>> START Records provided

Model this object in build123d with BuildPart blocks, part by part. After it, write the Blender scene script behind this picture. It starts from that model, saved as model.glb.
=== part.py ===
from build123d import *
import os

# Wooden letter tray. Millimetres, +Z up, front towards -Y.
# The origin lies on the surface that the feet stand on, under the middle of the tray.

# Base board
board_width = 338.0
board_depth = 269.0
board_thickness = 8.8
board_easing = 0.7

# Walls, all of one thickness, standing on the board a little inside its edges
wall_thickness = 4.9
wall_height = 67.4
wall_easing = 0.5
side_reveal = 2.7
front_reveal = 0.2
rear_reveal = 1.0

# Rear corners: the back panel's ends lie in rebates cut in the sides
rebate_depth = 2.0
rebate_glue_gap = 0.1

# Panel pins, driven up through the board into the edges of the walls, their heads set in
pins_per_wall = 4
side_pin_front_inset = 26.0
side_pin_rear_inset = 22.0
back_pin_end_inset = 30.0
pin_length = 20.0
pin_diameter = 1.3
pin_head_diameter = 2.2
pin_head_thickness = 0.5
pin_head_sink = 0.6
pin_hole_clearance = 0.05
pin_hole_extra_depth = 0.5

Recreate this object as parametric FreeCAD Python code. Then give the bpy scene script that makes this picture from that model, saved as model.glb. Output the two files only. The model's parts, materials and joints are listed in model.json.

>> END Records provided

Output each record precisely as given.

Model this object in build123d with BuildPart blocks, part by part. After it, write the Blender scene script behind this picture. It starts from that model, saved as model.glb.
=== part.py ===
from build123d import *
import os

# Wooden letter tray. Millimetres, +Z up, front towards -Y.
# The origin lies on the surface that the feet stand on, under the middle of the tray.

# Base board
board_width = 338.0
board_depth = 269.0
board_thickness = 8.8
board_easing = 0.7

# Walls, all of one thickness, standing on the board a little inside its edges
wall_thickness = 4.9
wall_height = 67.4
wall_easing = 0.5
side_reveal = 2.7
front_reveal = 0.2
rear_reveal = 1.0

# Rear corners: the back panel's ends lie in rebates cut in the sides
rebate_depth = 2.0
rebate_glue_gap = 0.1

# Panel pins, driven up through the board into the edges of the walls, their heads set in
pins_per_wall = 4
side_pin_front_inset = 26.0
side_pin_rear_inset = 22.0
back_pin_end_inset = 30.0
pin_length = 20.0
pin_diameter = 1.3
pin_head_diameter = 2.2
pin_head_thickness = 0.5
pin_head_sink = 0.6
pin_hole_clearance = 0.05
pin_hole_extra_depth = 0.5

Recreate this object as parametric FreeCAD Python code. Then give the bpy scene script that makes this picture from that model, saved as model.glb. Output the two files only. The model's parts, materials and joints are listed in model.json.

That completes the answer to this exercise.